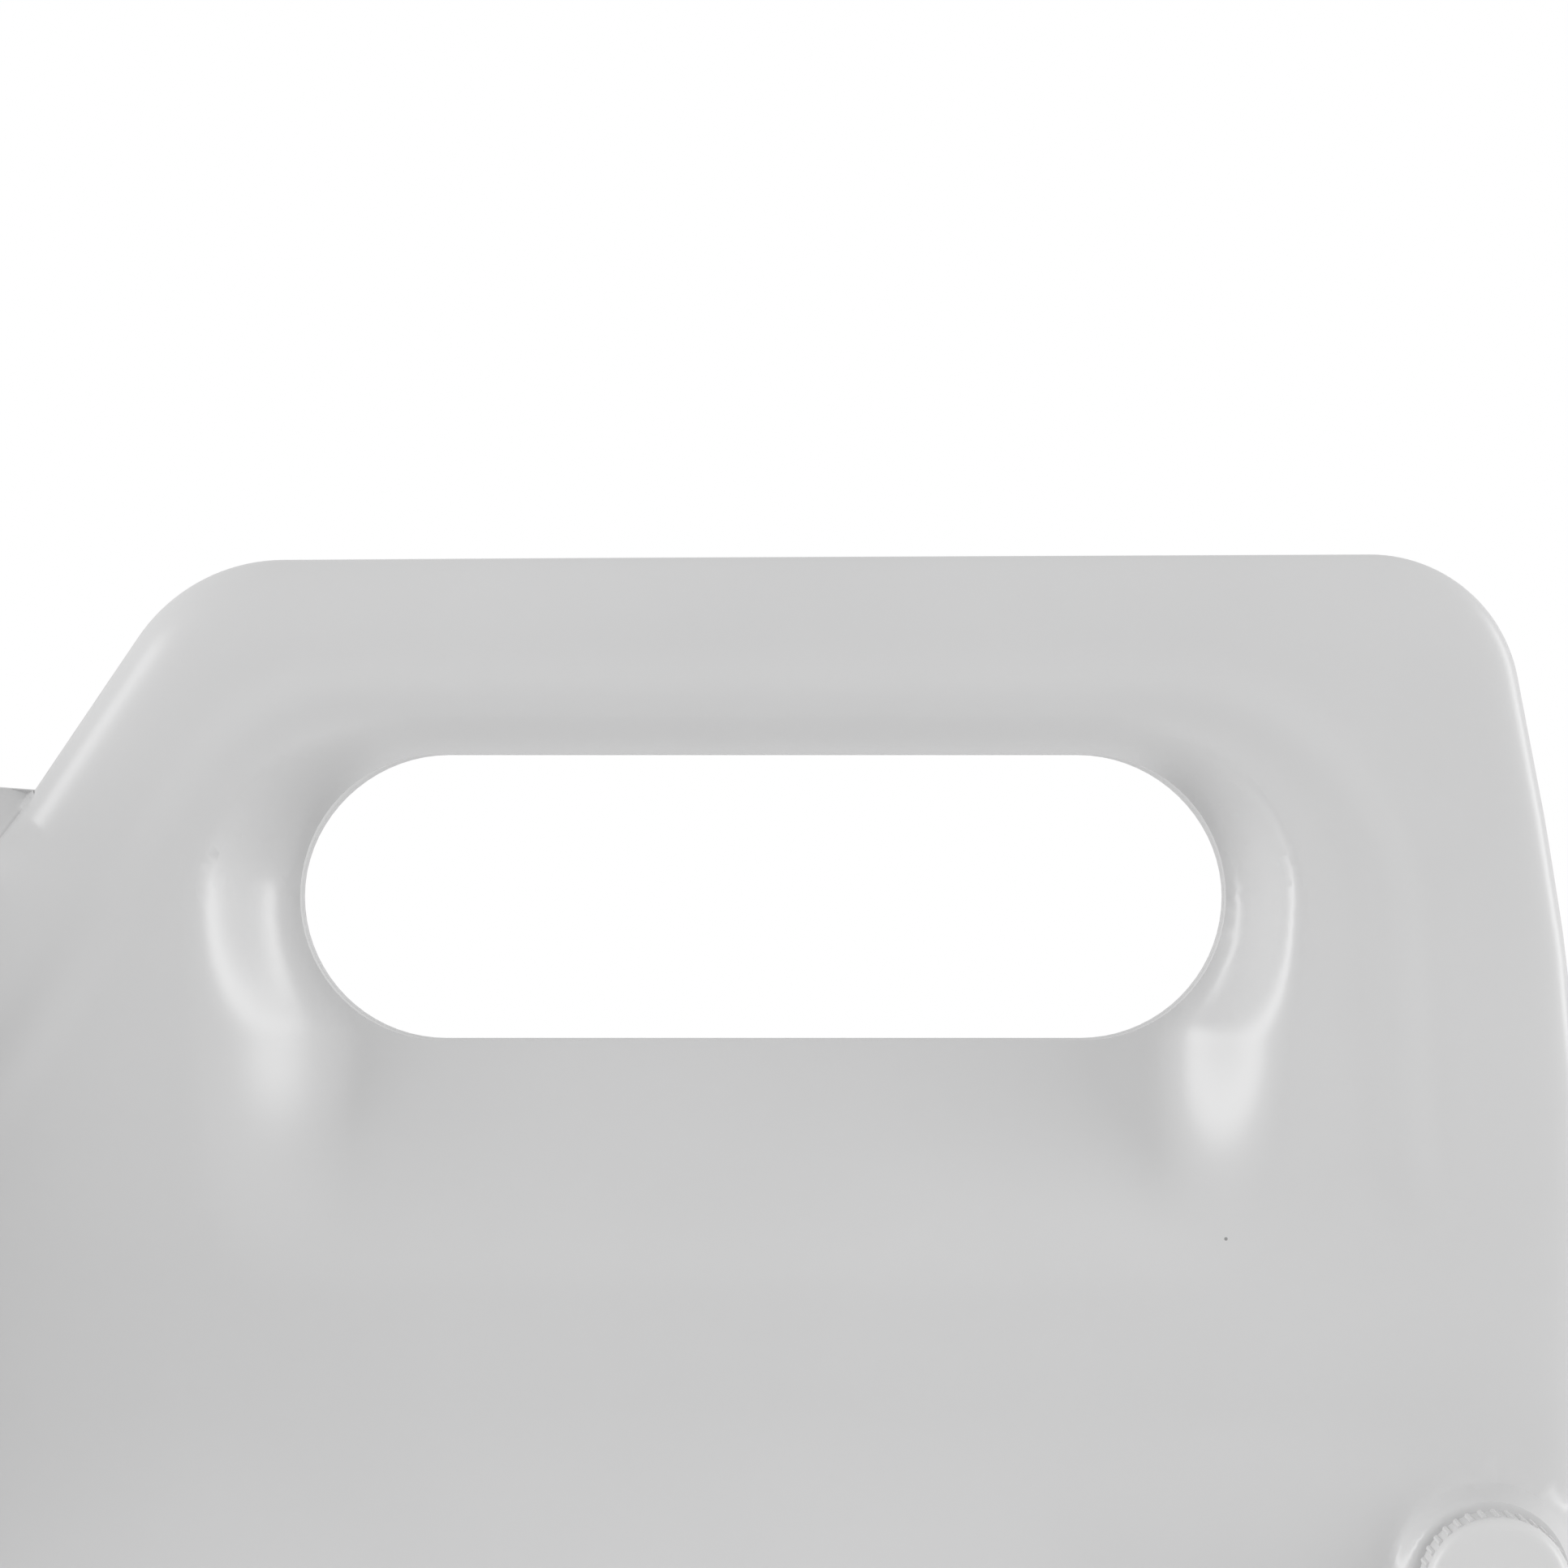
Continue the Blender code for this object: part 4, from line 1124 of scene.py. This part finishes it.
    def _seat_lines(self) -> list[Ring]:
        """Returns the lines round the vent's seat."""
        x, z, radius = self.vent
        rounds = [circle(x, z, radius + grow, 48) for grow in (0.0, 0.0006, 0.0012, 0.0018, 0.0026)]
        return [np.vstack([ring, ring[:1]]) for ring in rounds]

    def _spout_bore(self) -> bpy.types.Mesh:
        """Returns the cutter for the hole under the pour spout."""
        x, radius = self.spout
        low, high = self.shape.shoulder - 0.02, self.shape.shoulder + 0.01
        corners = [(0, low, 0), (radius, low, 0), (radius, high, 0), (0, high, 0)]
        return lathe(corners, Facing.UP.matrix(x, 0), 64)


@dataclass
class LevelScale:
    """The raised level marks and their figures on the flat back, beside the recess."""

    x: float = -0.128
    low: float = 0.095
    pitch: float = 0.0125
    marks: int = 9
    face: float = 0.048
    height: float = 0.0005
    finish: Finish = TANK_PLASTIC

    def build(self) -> bpy.types.Object:
        """Returns the marks, a long one at every other step, each long one with its figure."""
        steps = NodeSteps("level_scale", {"Marks": self.marks, "Pitch": self.pitch, "Length": 0.010,
                                          "Width": 0.0009, "Height": 2 * self.height})
        offset = steps.add("ShaderNodeCombineXYZ", Z=steps.size("Pitch"))
        line = steps.add("GeometryNodeMeshLine", Count=steps.size("Marks"), Offset=offset.outputs[0])
        size = steps.add("ShaderNodeCombineXYZ", X=steps.size("Length"), Y=steps.size("Height"),
                         Z=steps.size("Width"))
        bar = steps.add("GeometryNodeMeshCube", Size=size.outputs[0])
        index = steps.add("GeometryNodeInputIndex")
        odd = steps.maths("MODULO", index.outputs[0], 2.0)
        share = steps.maths("SUBTRACT", 1.0, steps.maths("MULTIPLY", odd, 0.45))
        scale = steps.add("ShaderNodeCombineXYZ", X=share, Y=1.0, Z=1.0)
        bars = steps.add("GeometryNodeInstanceOnPoints", Points=line.outputs[0], Instance=bar.outputs[0],
                         Scale=scale.outputs[0])
        place = steps.add("GeometryNodeTransform", Geometry=bars.outputs[0],
                          Translation=(self.x, self.face, self.low))
        steps.close(steps.entry.outputs["Geometry"], place.outputs[0], finish=self.finish)
        return add_piece("level_scale", steps.mesh_on(self._figures()), self.finish)

    def _figures(self) -> bpy.types.Mesh:
        """Returns the figures beside the long marks, read from behind."""
        bm = bmesh.new()
        for step in range(0, self.marks, 2):
            curve = bpy.data.curves.new("figure", "FONT")
            curve.body, curve.size, curve.extrude = str(step + 2), 0.0075, self.height
            curve.align_x, curve.align_y = "LEFT", "CENTER"
            text = bpy.data.objects.new("figure", curve)
            mesh = bpy.data.meshes.new_from_object(text)
            turn = Matrix.Rotation(math.pi, 4, "Z") @ Matrix.Rotation(math.pi / 2, 4, "X")
            place = (self.x - 0.0075, self.face, self.low + step * self.pitch)
            mesh.transform(Matrix.Translation(place) @ turn)
            bm.from_mesh(mesh)
            bpy.data.objects.remove(text)
        bmesh.ops.remove_doubles(bm, verts=bm.verts, dist=1e-6)
        return mesh_of(bm)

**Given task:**
Copy out only the lines running from the beginning of the data to the line with "finish: Finish = TANK_PLASTIC", both ends included.

**Written solution:**
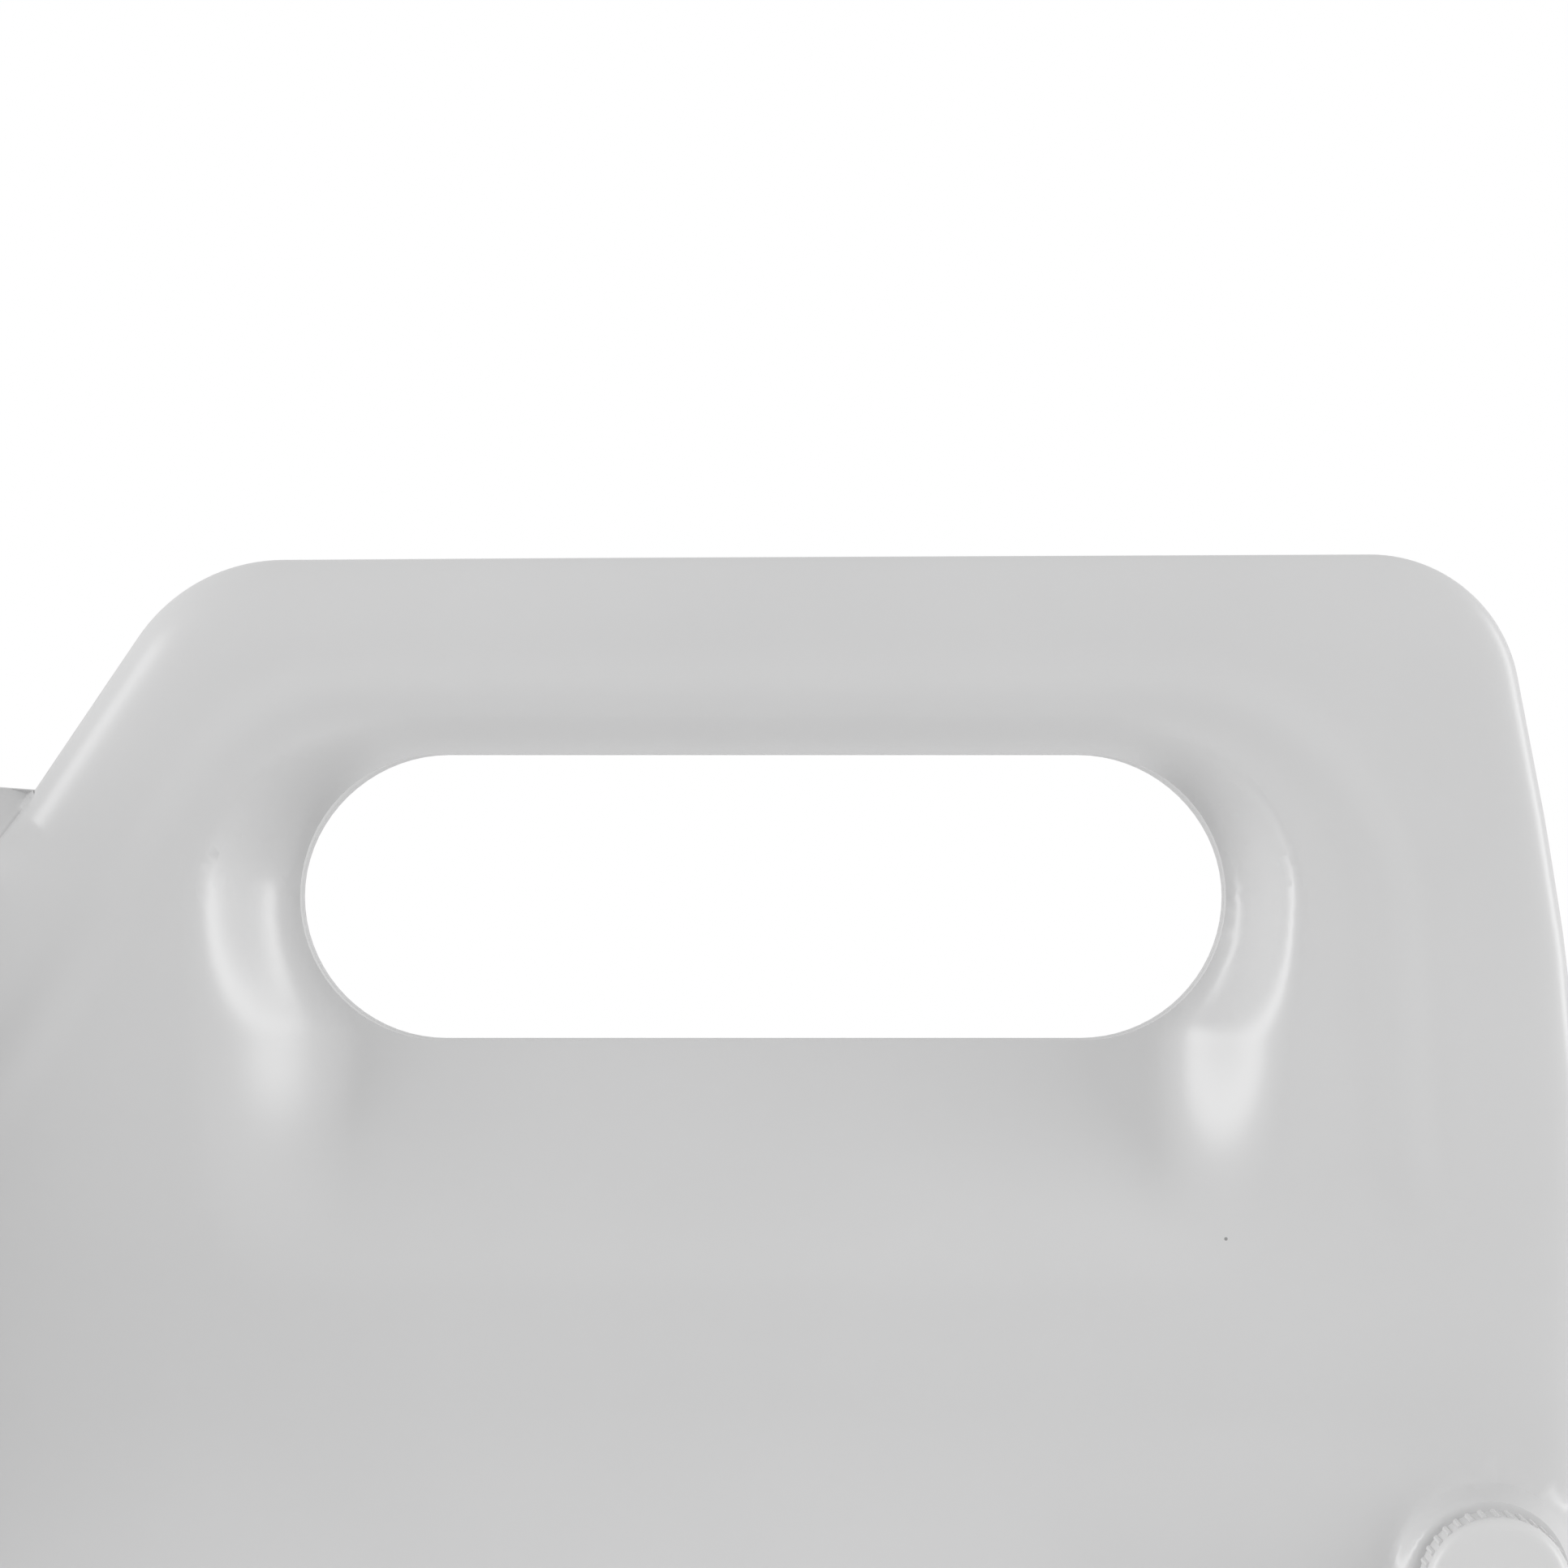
Continue the Blender code for this object: part 4, from line 1124 of scene.py. This part finishes it.
    def _seat_lines(self) -> list[Ring]:
        """Returns the lines round the vent's seat."""
        x, z, radius = self.vent
        rounds = [circle(x, z, radius + grow, 48) for grow in (0.0, 0.0006, 0.0012, 0.0018, 0.0026)]
        return [np.vstack([ring, ring[:1]]) for ring in rounds]

    def _spout_bore(self) -> bpy.types.Mesh:
        """Returns the cutter for the hole under the pour spout."""
        x, radius = self.spout
        low, high = self.shape.shoulder - 0.02, self.shape.shoulder + 0.01
        corners = [(0, low, 0), (radius, low, 0), (radius, high, 0), (0, high, 0)]
        return lathe(corners, Facing.UP.matrix(x, 0), 64)


@dataclass
class LevelScale:
    """The raised level marks and their figures on the flat back, beside the recess."""

    x: float = -0.128
    low: float = 0.095
    pitch: float = 0.0125
    marks: int = 9
    face: float = 0.048
    height: float = 0.0005
    finish: Finish = TANK_PLASTIC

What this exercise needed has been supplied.